Le concert débute en beauté avec la reprise envoûtante et minimaliste de « Triste » (Antonio Carlos Jobim) : piano subtil de Patricia Barber, basse hypnotique de Larry Kohut, guitare acoustique aux couleurs rétro de Neal Alger, notes ductiles de la batterie d’Eric Montzka. Même atmosphère sur « I Fall In Love Too Easily » (Chet Baker) : voix sensuelle et sombre de la chanteuse. Ensuite, il faut l’écouter chanter un classique comme « Bye Bye Blackbird » et le renouveler au point qu’on croit ne l’avoir jamais entendu. Les standards sont interprétés avec une absolue justesse au plus près de la chair mélodique et harmonique du texte. Il y a quelque témérité de la part de Patricia Barber à s’attaquer à de telles œuvres. Mais elle fait un sort à tous ces titres en les renouvelant par sa façon de raconter des histoires avec une voix languissante, si personnelle, qui réussit sans peine à métamorphoser telle ou telle mélodie. Elle chante en alternant les climats, dépassant le domaine du jazz vocal, contournant la routine des standards par d’authentiques visions qui traversent les textes et les musiques. Le ton est à la confidence, aux mélodies à mi-voix, aux sourires entendus, à la compassion retenue. Ici ou là, ce sont des claquements de doigts, quelques gémissements, des beats dépouillés qui viennent rompre la monochromie. Parfois la guitare domine, mais lorsque Patricia Barber, propulsée par une rythmique insensée, prend un solo de piano, la magie s’installe.
Lors du second set, sa complicité avec ses trois musiciens se poursuit. Un tel Univers, si particulier ne peut voir le jour sans le concours des formidables artistes qui l’entourent. Son orchestre où brille particulièrement le guitariste Neal Alger est une unité parfaitement cohérente. Dans la deuxième partie du concert, l’ambiance feutrée laisse parfois la place à un univers plus musclé. La voix sensible de Patricia Barber prend du corps et de l’engagement sur le rap funky de « Company ». Quant à son jeu au piano, il gagne en intensité. Viscéralement intuitif, il ne craint ni le swing, ni l’improvisation. Elle joue avec une vitalité épatante sur « Witchcraft, » : on suit son chorus avec ravissement ! Patricia Barber réussit à chaque morceau à nous surprendre autrement. Elle n’est jamais banale, toujours imaginative dans les solos comme dans les habillages. La sinuosité de sa voix, son emploi purement expressif tracent des lignes mélodiques sophistiquées et prenantes. Patricia Barber joue ensuite quelques compositions tout aussi marquantes, confirmant au passage une forte sensibilité poétique. Elle continue à privilégier les ambiances suspendues et les chorus de guitare un peu planants, mais il y a sur beaucoup de ses titres une énergie nouvelle.

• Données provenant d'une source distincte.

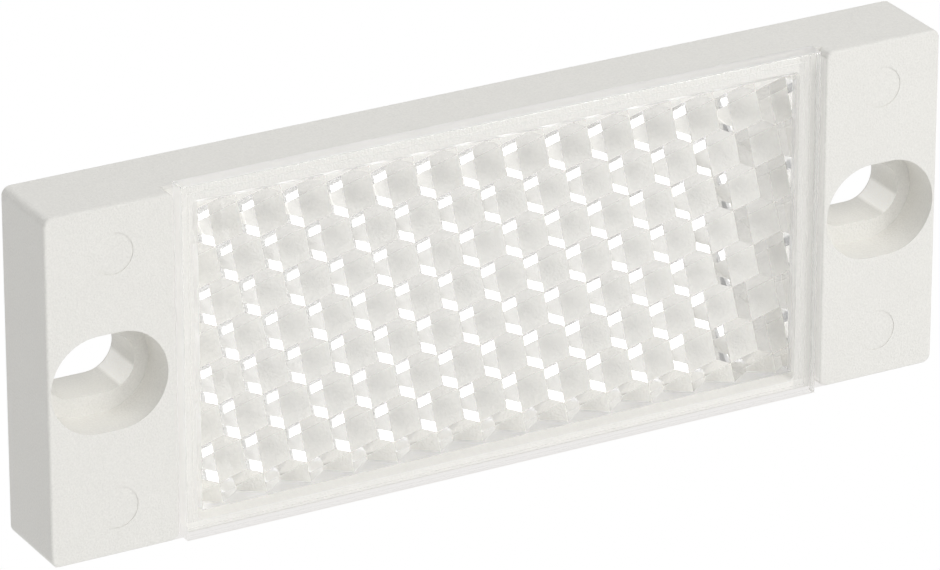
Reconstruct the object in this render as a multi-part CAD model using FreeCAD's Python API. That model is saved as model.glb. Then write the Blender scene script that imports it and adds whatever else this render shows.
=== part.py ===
"""Screw-on prismatic reflector: a white housing with a clear prism lens welded into it.

Frame, in millimetres: X runs along the length, the lens faces -Y, and +Z is up.
The origin is the centre of the flat back face.
"""
import FreeCAD, Part
import math
import os

# ---- housing -------------------------------------------------------------
LENGTH = 83.0            # overall, along X
HEIGHT = 30.5            # overall, along Z
DEPTH = 7.8              # back face to the front of the end blocks
SEAT_LENGTH = 60.4       # between the two screw blocks
SHIFT_X = 0.2            # seat, pocket, lens and ejector marks lie a little off the middle
CORNER_RADIUS = 0.8      # corners of a block, seen from the front
FRONT_ROUND = 0.25       # rounding of the front edges of a block
BACK_ROUND = 0.25        # rounding of the edges of the back face
SEAT_DEPTH = 1.5         # from the front of the blocks back to the lens seat

# ---- pocket behind the lens ----------------------------------------------
POCKET_LENGTH = 56.4
POCKET_HEIGHT = 28.1
POCKET_SHIFT_Z = -0.3    # the pocket lies a little low on the housing
POCKET_RADIUS = 0.6
BACK_WALL = 2.4

# ---- screw slots and ejector marks ---------------------------------------
SLOT_SPACING = 72.0      # centre to centre, along X
SLOT_LENGTH = 8.0
SLOT_WIDTH = 5.0
RECESS_LENGTH = 10.4     # wider step that takes the screw head
RECESS_WIDTH = 8.5
RECESS_DEPTH = 3.6
MARK_DIAMETER = 3.6      # shallow circles left by the ejector pins
MARK_DEPTH = 0.06
MARK_SPACING_X = 71.4
MARK_SPACING_Z = 22.2

# ---- prism lens ----------------------------------------------------------
LENS_LENGTH = 59.3
LENS_HEIGHT = 31.0
LENS_SHIFT_Z = 0.05      # the lens is welded a little high on the housing
LENS_PROUD = 0.2         # lens face ahead of the front of the blocks
LENS_FLANGE = 1.6        # thickness of the flat part
LENS_EDGE_ROUND = 0.15   # rounding round the front of the flange
WELD_INSET = 0.8         # edge of the flange to the middle of the weld rib
WELD_WIDTH = 0.5
WELD_SINK = 0.03         # how far the rib has melted into the seat
PRISM_PITCH = 4.02       # neighbouring prisms of a row, tip to tip
PRISM_FIELD_LENGTH = 55.6
PRISM_FIELD_HEIGHT = 27.1
PRISM_VALLEY = 0.2       # front of the prisms behind the seat plane
PRISM_SHIFT_X = 0.45     # place of the middle prism on the lens
PRISM_SHIFT_Z = 0.72

FRONT_Y = -DEPTH
SEAT_Y = FRONT_Y + SEAT_DEPTH
LENS_FRONT_Y = FRONT_Y - LENS_PROUD
FLANGE_BACK_Y = LENS_FRONT_Y + LENS_FLANGE
OVERCUT = 1.0            # how far a cutting tool runs past the face it opens


def centred_box(length_x, height_z, y_low, y_high, x_mid=0.0):
    """Box centred on x_mid and on Z = 0, between two Y planes."""
    corner = FreeCAD.Vector(x_mid - length_x / 2, y_low, -height_z / 2)
    return Part.makeBox(length_x, y_high - y_low, height_z, corner)


def edges_along_y(shape):
    """Straight edges that run front to back."""
    found = []
    for edge in shape.Edges:
        start, end = edge.Vertexes[0].Point, edge.Vertexes[-1].Point
        if abs(start.x - end.x) < 1e-6 and abs(start.z - end.z) < 1e-6:
            found.append(edge)
    return found


def edges_on_plane(shape, y):
    """Edges that lie wholly on one Y plane."""
    return [e for e in shape.Edges if abs(e.BoundBox.YMin - y) < 1e-6 and abs(e.BoundBox.YMax - y) < 1e-6]


def rounded_box(length_x, height_z, y_low, y_high, radius, x_mid=0.0):
    """Box whose four front-to-back edges are rounded."""
    box = centred_box(length_x, height_z, y_low, y_high, x_mid)
    return box.makeFillet(radius, edges_along_y(box))


def racetrack(length_x, width_z, y_low, y_high, x_mid):
    """Slot-shaped prism with round ends, long along X."""
    return rounded_box(length_x, width_z, y_low, y_high, width_z / 2 - 1e-4, x_mid)


def base_plate():
    """Rounded plate from the back face up to the lens seat."""
    plate = rounded_box(LENGTH, HEIGHT, SEAT_Y, 0.0, CORNER_RADIUS)
    return plate.makeFillet(BACK_ROUND, edges_on_plane(plate, 0.0))


def end_block(side):
    """Raised block at one end, with rounded front edges; side is -1 or +1."""
    outer, inner = side * LENGTH / 2, SHIFT_X + side * SEAT_LENGTH / 2
    x_mid = (outer + inner) / 2
    block = rounded_box(abs(outer - inner), HEIGHT, FRONT_Y, SEAT_Y, CORNER_RADIUS, x_mid)
    return block.makeFillet(FRONT_ROUND, edges_on_plane(block, FRONT_Y))


def screw_slot(side):
    """Through slot and the wider recess for the screw head."""
    x_mid = side * SLOT_SPACING / 2
    slot = racetrack(SLOT_LENGTH, SLOT_WIDTH, FRONT_Y - OVERCUT, OVERCUT, x_mid)
    recess = racetrack(RECESS_LENGTH, RECESS_WIDTH, FRONT_Y - OVERCUT, FRONT_Y + RECESS_DEPTH, x_mid)
    return slot.fuse(recess)


def ejector_marks():
    """Four shallow round marks on the fronts of the blocks."""
    marks = []
    for side_x in (-1, 1):
        for side_z in (-1, 1):
            x, z = SHIFT_X + side_x * MARK_SPACING_X / 2, side_z * MARK_SPACING_Z / 2
            centre = FreeCAD.Vector(x, FRONT_Y - OVERCUT, z)
            inwards = FreeCAD.Vector(0, 1, 0)
            marks.append(Part.makeCylinder(MARK_DIAMETER / 2, OVERCUT + MARK_DEPTH, centre, inwards))
    return marks


def housing():
    """White moulding: plate, two screw blocks and the pocket for the prisms."""
    body = base_plate().fuse([end_block(-1), end_block(1)]).removeSplitter()
    pocket = rounded_box(POCKET_LENGTH, POCKET_HEIGHT, SEAT_Y - OVERCUT, -BACK_WALL, POCKET_RADIUS, SHIFT_X)
    pocket.translate(FreeCAD.Vector(0, 0, POCKET_SHIFT_Z))
    return body.cut([pocket, screw_slot(-1), screw_slot(1)] + ejector_marks())


def prism_facets():
    """Facets of the cube-corner prisms, each a list of four points.

    Every prism is the corner of a cube whose diagonal runs along Y. Seen from behind it fills
    a hexagon of the honeycomb with three square facets, so neighbours meet without a gap.
    """
    circumradius = PRISM_PITCH / math.sqrt(3)
    step = PRISM_PITCH / math.sqrt(6)      # fall from the tip to the near corners, and on to the far ones
    tip_y = SEAT_Y + PRISM_VALLEY + 2 * step
    row_step = PRISM_PITCH * math.sqrt(3) / 2
    rows = int(PRISM_FIELD_HEIGHT / row_step) + 1
    columns = int(PRISM_FIELD_LENGTH / PRISM_PITCH) + 1
    facets = []
    for row in range(-rows, rows + 1):
        for column in range(-columns, columns + 1):
            x = PRISM_SHIFT_X + (column + 0.5 * (row % 2)) * PRISM_PITCH
            z = PRISM_SHIFT_Z + row * row_step
            for facing in (90, 210, 330):
                corners = [(x, tip_y, z)]
                for turn, fall in ((-60, 1), (0, 2), (60, 1)):
                    angle = math.radians(facing + turn)
                    corners.append((x + circumradius * math.cos(angle), tip_y - fall * step,
                                    z + circumradius * math.sin(angle)))
                facets.append(corners)
    return facets


def clip(polygon, axis, limit, side):
    """Part of a polygon where side * coordinate stays below side * limit."""
    kept = []
    for here, there in zip(polygon, polygon[1:] + polygon[:1]):
        here_in = side * here[axis] <= side * limit + 1e-9
        there_in = side * there[axis] <= side * limit + 1e-9
        if here_in:
            kept.append(here)
        if here_in != there_in:
            share = (limit - here[axis]) / (there[axis] - here[axis])
            point = [a + share * (b - a) for a, b in zip(here, there)]
            point[axis] = limit
            kept.append(tuple(point))
    return kept


def tidy_loop(points):
    """Drop points that repeat the one before them."""
    loop = []
    for point in points:
        if not loop or math.dist(point, loop[-1]) > 1e-6:
            loop.append(point)
    if len(loop) > 1 and math.dist(loop[0], loop[-1]) < 1e-6:
        loop.pop()
    return loop


def face_of(points):
    vectors = [FreeCAD.Vector(*p) for p in points]
    return Part.Face(Part.makePolygon(vectors + vectors[:1]))


def prism_block():
    """Closed solid of all the prisms, cut square at the edges of the field."""
    limits = ((0, PRISM_FIELD_LENGTH / 2), (2, PRISM_FIELD_HEIGHT / 2))
    polygons = []
    for facet in prism_facets():
        for axis, half in limits:
            for side in (-1, 1):
                facet = clip(facet, axis, side * half, side) if facet else facet
        facet = tidy_loop(facet)
        if len(facet) > 2 and face_area(facet) > 1e-4:
            polygons.append(facet)
    base_y = FLANGE_BACK_Y - LENS_FLANGE / 2
    faces = [face_of(p) for p in polygons]
    for axis, half in limits:
        other = 2 - axis
        for side in (-1, 1):
            edge = sorted({tuple(round(c, 7) for c in p) for polygon in polygons for p in polygon
                           if abs(p[axis] - side * half) < 1e-6}, key=lambda p: p[other])
            foot = [tuple(base_y if i == 1 else c for i, c in enumerate(p)) for p in (edge[-1], edge[0])]
            faces.append(face_of(list(edge) + foot))
    x, z = limits[0][1], limits[1][1]
    faces.append(face_of([(-x, base_y, -z), (x, base_y, -z), (x, base_y, z), (-x, base_y, z)]))
    return solid_from(faces)


def face_area(points):
    """Area of a polygon seen along Y."""
    total = 0.0
    for here, there in zip(points, points[1:] + points[:1]):
        total += here[0] * there[2] - there[0] * here[2]
    return abs(total) / 2


def solid_from(faces):
    """Sew plane faces into one closed solid."""
    sewn = Part.Compound(faces)
    sewn.sewShape(1e-4)
    solid = Part.Solid(sewn.Shells[0])
    if solid.Volume < 0:
        solid.reverse()
    return solid


def weld_rib():
    """Low rib round the back of the flange, which carries the lens on the seat."""
    outer = 2 * WELD_INSET - WELD_WIDTH
    inner = 2 * WELD_INSET + WELD_WIDTH
    y_low = FLANGE_BACK_Y - LENS_FLANGE / 2
    ring = centred_box(LENS_LENGTH - outer, LENS_HEIGHT - outer, y_low, SEAT_Y + WELD_SINK)
    return ring.cut(centred_box(LENS_LENGTH - inner, LENS_HEIGHT - inner, y_low - OVERCUT, SEAT_Y + OVERCUT))


def prism_lens():
    """Clear moulding: flat flange in front, weld rib and prisms behind."""
    flange = centred_box(LENS_LENGTH, LENS_HEIGHT, LENS_FRONT_Y, FLANGE_BACK_Y)
    rounded = edges_along_y(flange) + edges_on_plane(flange, LENS_FRONT_Y)
    flange = flange.makeFillet(LENS_EDGE_ROUND, rounded)
    lens = flange.fuse([weld_rib(), prism_block()]).removeSplitter()
    return lens.translated(FreeCAD.Vector(SHIFT_X, 0, LENS_SHIFT_Z))


def main():
    os.makedirs("parts", exist_ok=True)
    for name, shape in (("housing", housing()), ("prism_lens", prism_lens())):
        if not shape.isValid() or len(shape.Solids) != 1:
            raise ValueError(f"{name}: {len(shape.Solids)} solids, valid {shape.isValid()}")
        shape.Solids[0].exportStep(f"parts/{name}.step")
        box = shape.BoundBox
        print(f"{name}: {len(shape.Faces)} faces, {shape.Volume:.1f} mm3,",
              f"X {box.XMin:.2f} {box.XMax:.2f} Y {box.YMin:.2f} {box.YMax:.2f} Z {box.ZMin:.2f} {box.ZMax:.2f}")


main()
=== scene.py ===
import bpy
import math
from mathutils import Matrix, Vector


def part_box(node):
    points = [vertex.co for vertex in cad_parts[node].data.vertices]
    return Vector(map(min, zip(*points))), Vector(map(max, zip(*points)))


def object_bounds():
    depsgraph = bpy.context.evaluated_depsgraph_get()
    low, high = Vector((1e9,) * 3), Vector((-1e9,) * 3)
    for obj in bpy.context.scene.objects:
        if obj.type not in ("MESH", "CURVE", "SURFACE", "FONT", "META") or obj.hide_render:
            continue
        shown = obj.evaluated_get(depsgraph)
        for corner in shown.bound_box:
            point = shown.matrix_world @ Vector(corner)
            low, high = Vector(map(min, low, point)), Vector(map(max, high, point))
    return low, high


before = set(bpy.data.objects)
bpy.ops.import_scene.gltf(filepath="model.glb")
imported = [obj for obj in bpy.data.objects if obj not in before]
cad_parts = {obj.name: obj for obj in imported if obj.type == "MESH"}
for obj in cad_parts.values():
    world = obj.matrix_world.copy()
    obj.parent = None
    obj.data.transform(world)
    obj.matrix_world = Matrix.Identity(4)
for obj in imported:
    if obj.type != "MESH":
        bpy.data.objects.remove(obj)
cad_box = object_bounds()

# ---- camera: metres and degrees; azimuth is measured from -Y round towards -X ----
CAMERA_AZIMUTH = math.radians(28.94)
CAMERA_ELEVATION = math.radians(23.93)
CAMERA_DISTANCE = 0.5855
CAMERA_TARGET = Vector((-0.0033, -0.0078, 0.0015))
FOCAL_LENGTH = 275.4
SENSOR_WIDTH = 36.0
CLIP_END = 10.0

# ---- light tent: soft lobes as (direction, strength, power), a dark spot and a lamp ----
SKY_LOBES = (
    ((0.0, -1.0, 1.0), 2.14, 6.0),      # broad light above the front
    ((0.0, 1.0, 1.0), 2.07, 6.0),       # broad light above the back
    ((-1.0, -1.0, 1.2), 0.37, 6.0),     # weak light on the left
)
CAMERA_SIZE = math.radians(11.0)        # half angle of the dark camera, which the prisms mirror
LAMP_PLACE = Vector((0.30, -0.35, 0.30))
LAMP_SIZE = 0.2
LAMP_POWER = 0.8                        # watts

# ---- glowing table ----
TABLE_COLOUR = (1.0, 1.0, 1.0, 1.0)
CONTACT_SHADOW_COLOUR = (0.83, 0.816, 0.80, 1.0)   # painted contact shadow on the table under the object
COVER_INSET = 0.0006                    # the painted contact shadow ends this far inside the housing's outline
TABLE_HALF_SIZE = 3.0

# ---- white plastic ----
WHITE = (1.0, 1.0, 1.0, 1.0)
PLASTIC_COLOUR = (0.775, 0.765, 0.73)
PLASTIC_ROUGHNESS = 0.45
GRAIN_SCALE = 6000.0                    # features per metre
GRAIN_DETAIL = 3.0
GRAIN_DEPTH = 0.00005                   # relief of the grain, in metres
GRAIN_TINT = 0.2                        # share of the colour that the grain varies
GRAIN_ROUGHNESS = 0.15
TINT_SCALE = 300.0                      # broad variation of the colour
TINT_DETAIL = 2.0
TINT_DEPTH = 0.03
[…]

Ce concert s’achève par un « Light My Fire » ensorcelant et moite à souhait. Bien aidée par le groove lancinant de la contrebasse, Patricia Barber investit de son timbre – mélange de sombre fragilité et d’âpre tendresse – le tube des Doors. Les atmosphères crépusculaires de Cassandra Wilson ne sont pas loin. Une réussite totale ! D’un bout à l’autre, on découvre un répertoire original, des textes bouleversants et des mélodies pénétrantes. On en ressort pétri d’interrogations et de découvertes fulgurantes. Le mystère de cette personnalité complexe nous restera à jamais insondable, mais on a envie de recueillir goutte-à-goutte le nectar doux-amer que distillent cette voix et ces doigts.